With a little communication and creative approaches to student outreach, family medicine residency program directors and predoctoral program directors can stop "living in separate universes."

That was the message from two family medicine educators during the recent Society of Teachers of Family Medicine, or STFM, Northeast Region Meeting in Danvers, Mass. The educators -- Stan Kozakowski, M.D., director of the Hunterdon Medical Center Family Medicine Residency Program, Flemington, N.J., and Catherine Pipas, M.D., assistant dean for medical education at Dartmouth Medical School, Hanover, N.H. -- discussed barriers to communication and ideas for improving collaboration between residency and predoctoral program directors.

In 2005, Kozakowski surveyed residency and predoctoral program directors, finding that both groups shared student recruitment goals.
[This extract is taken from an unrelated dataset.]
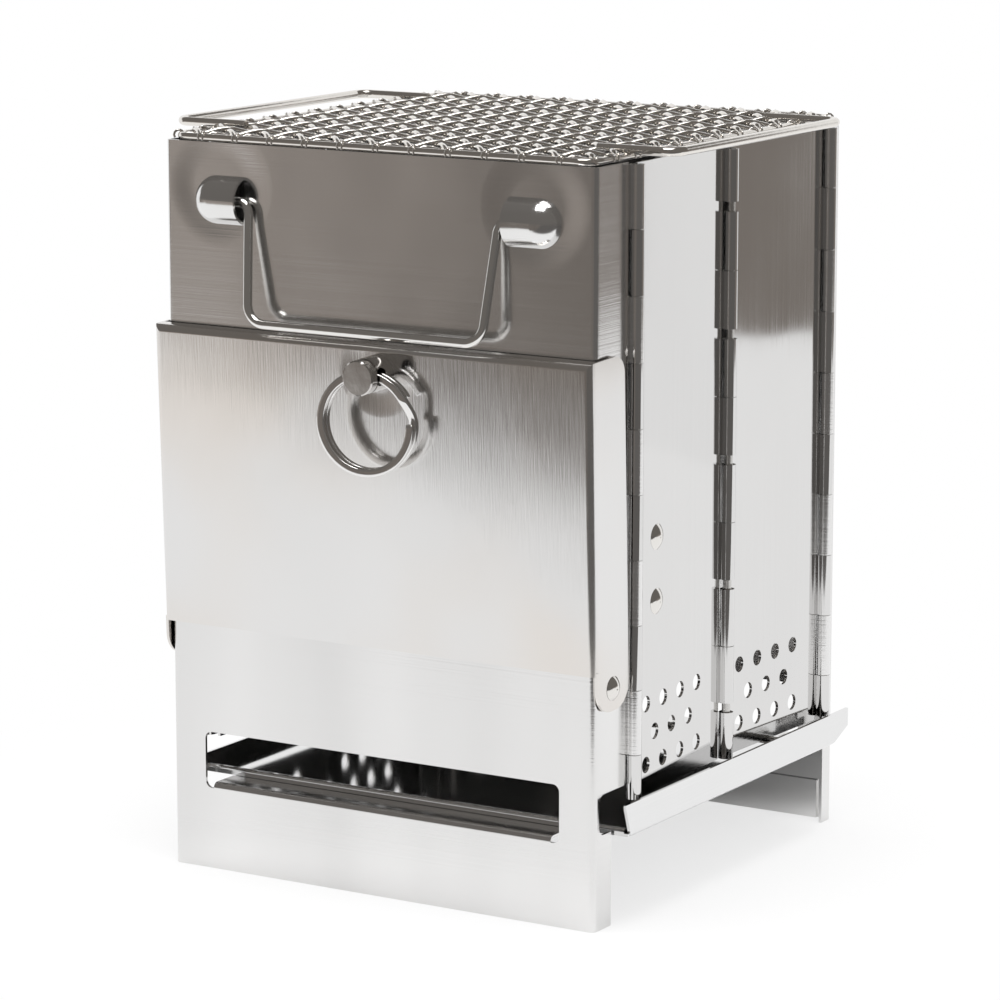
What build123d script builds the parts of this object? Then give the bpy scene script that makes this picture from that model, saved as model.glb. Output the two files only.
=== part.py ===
from build123d import *
import math
import os

os.makedirs("parts", exist_ok=True)

# A folding camping stove: a square upright firebox of thin stainless sheet.
# Front and rear panels are joined on each side by two hinged leaves, so the
# box folds flat. A feed door, a carrying bail, a sliding ash tray and a
# lift-off wire grill hang on or rest in the box.
# Frame: X to the right, Y from the front to the back, Z up. The origin is on
# the ground, in the middle of the stove's outline seen from above, knob and
# handles included. All sizes are millimetres.

# ---- sheet metal
height = 200.0            # front and rear panels
width = 133.6             # across the outer faces of the side flanges
sheet = 0.8               # every wall, leaf, door and tray
panel_bend = 1.6          # outer radius of the panels' upright bends
hem_height = 11.0         # folded bottom hem of the panels
hem_inset = 4.0           # hem's ends, in from the panel's sides

# ---- hinges
pin_radius = 1.15
pin_clearance = 0.05      # radial, pin in knuckle
front_flange = 18.5       # front face to the front hinge axis
rear_flange = 8.8         # rear face to the rear hinge axis
leaf_pitch = 54.0         # hinge axis to hinge axis, along a leaf
open_angle = 2.0          # degrees each leaf stands short of straight when open
knuckle_pitch = 17.3      # front and rear hinges
knuckle_gap = 0.2         # between neighbouring knuckles, along the pin
knuckle_notch = 2.4       # sheet is cut back this far from a foreign knuckle
shortest_knuckle = 6.0
middle_knuckle = 15.9
middle_space = 2.5        # bare pin between the pairs of middle knuckles
middle_first = 165.7      # height of the first meeting line below the top
pin_end = 0.4             # pin stays this far inside the knuckle stack's ends

# ---- side leaves
leaf_bottom = 31.3
leaf_top_gap = 0.6        # leaf's top edge below the panels' top
vent_radius = 2.2
vent_pitch = 9.8
vent_row = 8.25
vent_middle = 23.8        # vent field, from the leaf's front hinge axis
vent_height = 47.4        # middle row

# ---- front panel's openings
slot_half = 56.2          # ash slot, half its width
slot_top = 38.4
slot_corner = 2.0
shelf_top = 24.2          # shelf bent in from the slot's lower edge
shelf_depth = 14.0        # from the panel's face
rear_shelf_depth = 18.0
shelf_relief = 0.6        # cut beside the shelf's ends
feed_half = 50.0          # feed opening behind the door
feed_low = 76.0
feed_high = 143.0
feed_corner = 6.0
notch_low = 25.4          # side notch above the tray
notch_high = 36.3
notch_front = 2.5
notch_corner = 2.4
foot_flange_front = 8.8   # flange depth below the notch
foot_flange_rear = 6.0

# ---- bail lugs and bail
lug_mouth = 41.3          # open end, from the middle
lug_length = 15.3
lug_radius = 6.6
lug_rise = 5.4            # how far it stands out from the panel
bail_below_top = 15.2     # pivot line, also the lugs' middle, below the panel's top
bail_stand_off = 1.7      # wire's middle in front of the panel, at the pivot
bail_wire = 1.25          # radius
bail_drop = 31.8
bail_top_half = 38.8
bail_bottom_half = 36.3
bail_tail = 47.0          # wire's tips inside the lugs
bail_lean = 8.4           # degrees forward of hanging plumb
bail_top_bend = 3.2
bail_bottom_bend = 5.5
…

But residency and predoctoral program directors said recruitment efforts faltered because they lacked time, were grappling with tight finances and had inadequate information on contacting their counterparts. Several thought that collaboration was a low priority for their counterparts, according to the survey.

For example, 65 percent of responding residency program directors in departments not directly administered by academic health centers, or AHCs, and 12 percent of directors of residencies directly administered by AHCs said they never have contact with predoctoral program directors.

Those issues can be overcome by sharing information and via mutual outreach efforts, said Kozakowski. For example, family medicine educators are working toward an easily accessible database that lists predoctoral and residency program director information. Such efforts can "start a conversation," said Kozakowski.

Conversations thus started can evolve into highly successful programs, said Pipas. She cited Dartmouth Medical School's Skills Night in 5 Acts program as an example.

The program grew from the school's single annual skills night into five skills and advising workshops that feature individual family medicine residency programs, giving each program a chance to highlight its strengths and introduce its faculty and residents to students on a one-to-one, interactive level. Ironically, the expansion developed when Health Resources and Services Administration grant money dried up.

"We had no money, so we had to get creative," said Pipas. She identified five dates that would not conflict with students' schedules, then contacted her seven affiliated family medicine program directors and asked if they were interested in serving as host to one of the workshops.

"They were jumping at the opportunity to come," Pipas said, adding that two workshops already have been scheduled for next year.

Under the collaborative effort, residency program directors choose the topic and provide speakers, career counselors and dinner. Dartmouth Medical School provides program coordination, basic advising materials, first- through fourth-year medical students for skills workshops, and third- and fourth-year students for career advising.

In its first year, Skills Night in 5 Acts increased faculty-student interactions from 600 to 750. It expanded the number of featured family medicine residency programs from one or two to five and it increased the number of skills taught from five to as many as eight.

"It's a win-win-win situation," said Pipas. The school can bring students to residency programs, which can encourage students to apply by highlighting the program's teaching and clinical expertise. Likewise, students can learn more about both family medicine and family medicine residency program options available to them.

"We have the data that show that the more exposure to family medicine -- to both family medicine residents and community physicians -- the more likely a student will enter family medicine," said Pipas. With its multiple workshop schedule, Skills Night in 5 Acts provides repeated exposure to family medicine's clinical expertise and to family physicians who can act as mentors.